Here’s Steele with George Stephanopoulos this morning:
STEPHANOPOULOS: But outside of Washington, some strong Republican voices have said the stimulus package is needed now. Governor Arnold Schwarzenegger, Governor Charlie Crist of Florida, he supports the package.
(BEGIN VIDEO CLIP)
GOV. CHARLIE CRIST, R-FLA.: This program will help us with education, with health care, Medicaid specifically, infrastructure. These are the kinds of things that produce jobs. It could mean $13 billion to the sunshine state. It comes at a time when we need it. People need jobs. It’s about jobs, jobs, jobs.
(END VIDEO CLIP)
STEPHANOPOULOS: He suggests that you and Republican Party leaders here in Washington are on the wrong side of the biggest issue, jobs.
STEELE: Well, no — you know, with all due respect to the governor, I understand where he’s coming from. Having been a state official, I know what it means to get those dollars when you’re in tight times.
But you’ve got to look at the entire package. You’ve got to look at what’s going to create sustainable jobs.
What this administration is talking about is making work. It is creating work.

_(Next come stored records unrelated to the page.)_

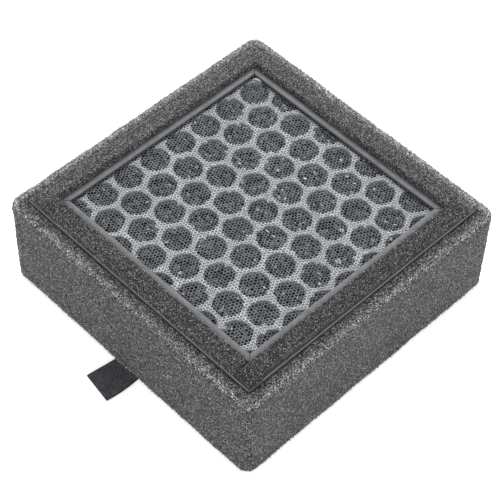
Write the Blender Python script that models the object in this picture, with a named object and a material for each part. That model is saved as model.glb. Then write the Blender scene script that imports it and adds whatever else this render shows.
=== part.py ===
"""Foam-wrapped filter cartridge: a carbon honeycomb stage over a pleated stage, in a square frame.

The origin is the centre of the cartridge's lower face. +Z points up, out of the honeycomb face.
The pull tab leaves under the -Y side. Lengths are in metres.
"""

from math import cos, pi, radians, sin, sqrt

import bmesh
import bpy
from mathutils import Matrix, Vector

MM = 0.001
GAP = 0.3 * MM  # clearance between neighbouring solids

# Outer size
HALF = 60 * MM  # half the square outline, over the foam
WRAP_HEIGHT = 38.65 * MM
WRAP_THICKNESS = 5 * MM
WRAP_CORNER = 4.3 * MM
WRAP_TOP_ROUND = 2.5 * MM
WRAP_FOOT_ROUND = 1 * MM
WRAP_INNER_ROUND = 0.4 * MM
WRAP_JOINT_X = 22 * MM  # where the ends of the wrapped strip meet, on the +Y side

# Frame: four C-section rails, mitred at the corners
FRAME_FOOT = 0.8 * MM
FRAME_TOP = 39.85 * MM
FRAME_WALL = 0.8 * MM
FRAME_HALF = HALF - WRAP_THICKNESS - GAP
WINDOW_HALF = HALF - 15.5 * MM  # the square opening between the flanges
LIP_ROUND = 0.3 * MM

# Gasket: four foam strips on the upper flange
GASKET_TOP = 42.09 * MM
GASKET_OUTER = HALF - 6.6 * MM
GASKET_FOOT_INNER = HALF - 13.3 * MM
GASKET_TOP_INNER = HALF - 12.6 * MM
GASKET_ROUND = 0.5 * MM

# Media stack, from the lower face up
NET = 0.4 * MM
MEDIA_HALF = 52.1 * MM
REAR_NET_HALF = 49 * MM
PLEAT_FOOT = FRAME_FOOT + FRAME_WALL + GAP
PLEAT_HEIGHT = 23.6 * MM
PLEAT_SHEET = 0.5 * MM
PLEAT_COUNT = 16
BAND = 1 * MM
BED_LAYER = 0.8 * MM
GRANULE_DROP = 2.4 * MM  # how far the granules stand below the rim of the cells
NET_DROP = 0.6 * MM  # how far the front net lies below the flange
GRID_TOP = FRAME_TOP - FRAME_WALL - NET_DROP - NET - GAP
GRID_DEPTH = 10.1 * MM

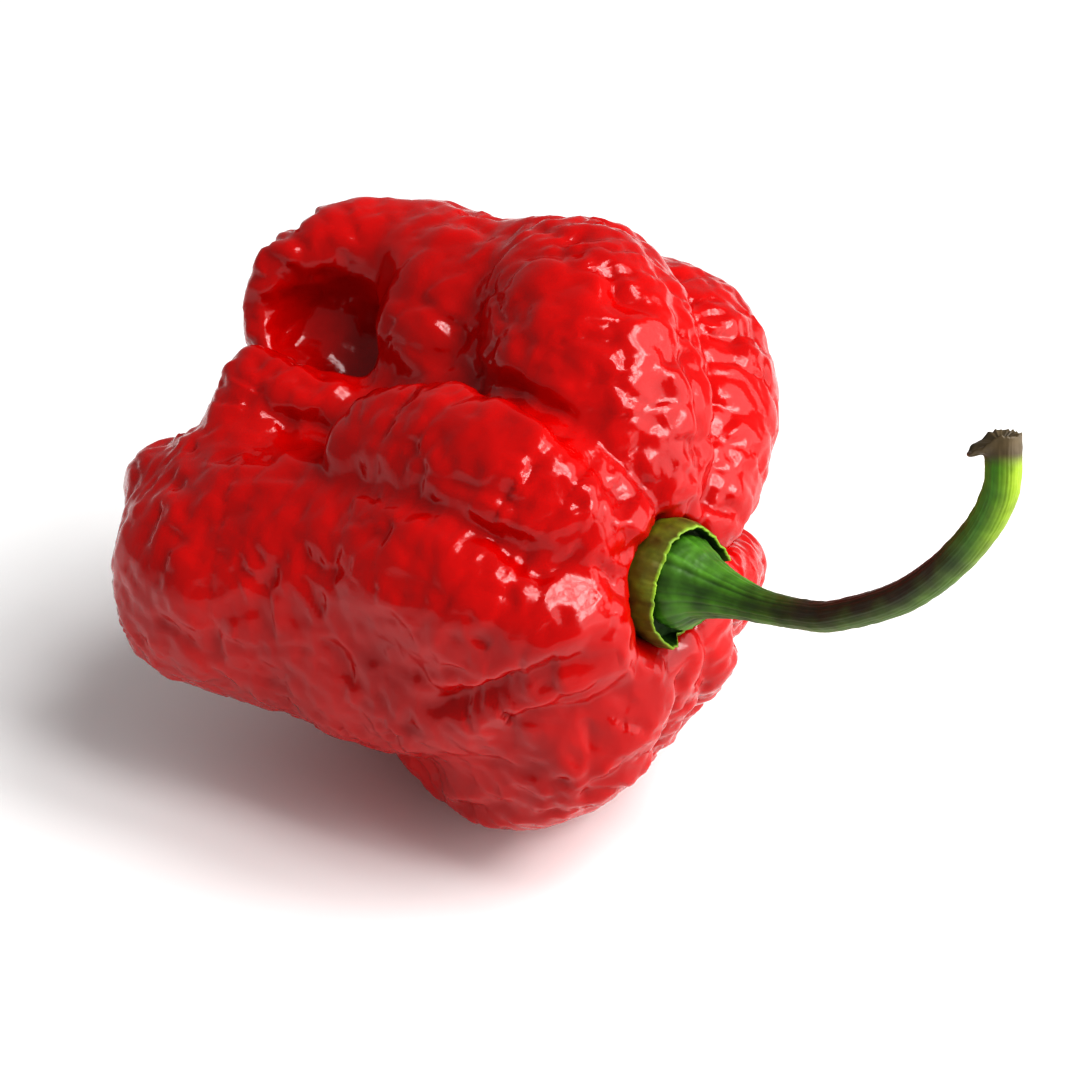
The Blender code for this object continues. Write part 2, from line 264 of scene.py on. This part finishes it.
def ragged(spin, layers):
    """Unevenness round a ring, in layers of (fineness, shift, height, seed)."""
    return sum(height * noise(spin * fineness + shift, seed)
               for fineness, shift, height, seed in layers)


def lumpy(points, layers):
    """Small lumps over a surface, in layers of (length, height, seed)."""
    return sum(height * noise(points / length, seed) for length, height, seed in layers)


# ---------------------------------------------------------------------------------------------
# The pod
# ---------------------------------------------------------------------------------------------

LOBE_LINES = [(station_line(stations), blend) for stations, blend in LOBES.values()]
HOLLOW_LINE = station_line(HOLLOW)


def seat_distance(points):
    """Distance to the round seat under the calyx, which is open out along the stalk."""
    spot = points - CALYX_SEAT
    height = spot @ CALYX_OUT
    radius = np.linalg.norm(spot - height[:, None] * CALYX_OUT, axis=1)
    wall = radius - SEAT_RADIUS - SEAT_FLARE * np.maximum(height, 0)
    return np.maximum(wall, SEAT_HEIGHT - height)


def hollow_blend(points):
    """How softly the hollow's edge is rounded at each point."""
    middle = HOLLOW_LINE[len(HOLLOW_LINE) // 2, :3]
    share = np.clip(0.5 + (points - middle) @ HOLLOW_RIM_WAY / HOLLOW_BLEND_SPAN, 0, 1)
    return HOLLOW_BLENDS[0] + (HOLLOW_BLENDS[1] - HOLLOW_BLENDS[0]) * share


def pod_distance(points):
    """Signed distance to the bare pod: its lobes run together, less the hollow and the seat."""
    distance = None
    for line, blend in LOBE_LINES:
        lobe = near_line(points, line)[0]
        distance = lobe if distance is None else smooth_min(distance, lobe, blend)
    distance = -smooth_min(-distance, near_line(points, HOLLOW_LINE)[0], hollow_blend(points))
    return -smooth_min(-distance, seat_distance(points), SEAT_BLEND)


def sampled_grid(low, count, cell):
    """Distances at a grid's corners: exact near the skin, from a grid twice as coarse elsewhere."""
    coarse = tuple(number // 2 + 2 for number in count)
    corners = [low[axis] + 2 * cell * np.arange(coarse[axis]) for axis in range(3)]
    points = np.stack(np.meshgrid(*corners, indexing="ij"), -1).reshape(-1, 3)
    rough = pod_distance(points).reshape(coarse)
    index = np.indices(count).reshape(3, -1) // 2
    distance = rough[tuple(index)]
    near = np.abs(distance) < NEAR_CELLS * cell
    fine = low + cell * np.indices(count).reshape(3, -1).T
    distance[near] = pod_distance(fine[near])
    return distance.reshape(count)


def box_slices(corner, size):
    """Slices that take a box of a grid, from a corner."""
    return tuple(slice(first, first + count) for first, count in zip(corner, size))


def surface_net(low, high, cell):
    """A skin of squares over the pod, one point in each cell that the skin passes through."""
    count = tuple(np.ceil((high - low) / cell).astype(int) + 1)
    value = sampled_grid(low, count, cell)
    cells = np.array(count) - 1
    total = np.zeros((*cells, 3))
    hits = np.zeros(cells)
    for axis in range(3):
        others = [other for other in range(3) if other != axis]
        for sides in itertools.product((0, 1), repeat=2):
            start = np.zeros(3, int)
            start[others] = sides
            end = start.copy()
            end[axis] = 1
            near, far = (value[box_slices(corner, cells)] for corner in (start, end))
            crossed = (near < 0) != (far < 0)
            share = near / np.where(crossed, near - far, 1)
            spot = np.broadcast_to(start.astype(float), (*cells, 3)).copy()
            spot[..., axis] = share
            total += np.where(crossed[..., None], spot, 0)
            hits += crossed
    used = hits > 0
    number = np.full(cells, -1)
    number[used] = np.arange(used.sum())
    points = low + cell * (np.argwhere(used) + total[used] / hits[used][:, None])
    return points, net_faces(value < 0, number)


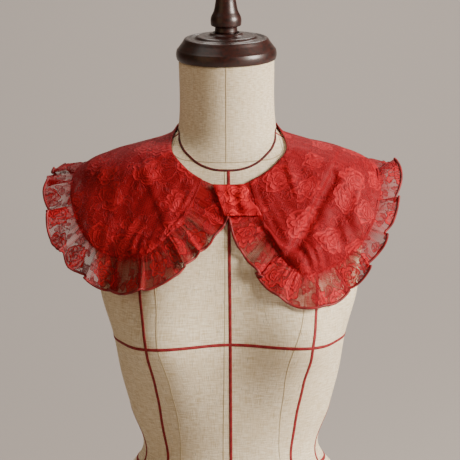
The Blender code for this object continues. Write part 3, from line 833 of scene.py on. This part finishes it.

STEPHANOPOULOS: But that’s a job.
STEELE: No, it’s not a job. A job is something that — that a business owner creates. It’s going to be long term. What he’s creating…
STEPHANOPOULOS: So a job doesn’t count if it’s a government job?
STEELE: Hold on. No, let me — let me — let me finish. That is a contract. It ends at a certain point, George. You know that. These road projects that we’re talking about have an end point.
As a small-business owner, I’m looking to grow my business, expand my business. I want to reach further. I want to be international. I want to be national. It’s a whole different perspective on how you create a job versus how you create work. And I’m — either way, the bottom line is…
STEPHANOPOULOS: I guess I don’t really understand that distinction.
STEELE: Well, the difference — the distinction is this. If a government — if you’ve got a government contract that is a fixed period of time, it goes away. The work may go away. That’s — there’s no guarantee that that — that there’s going to be more work when you’re done in that job.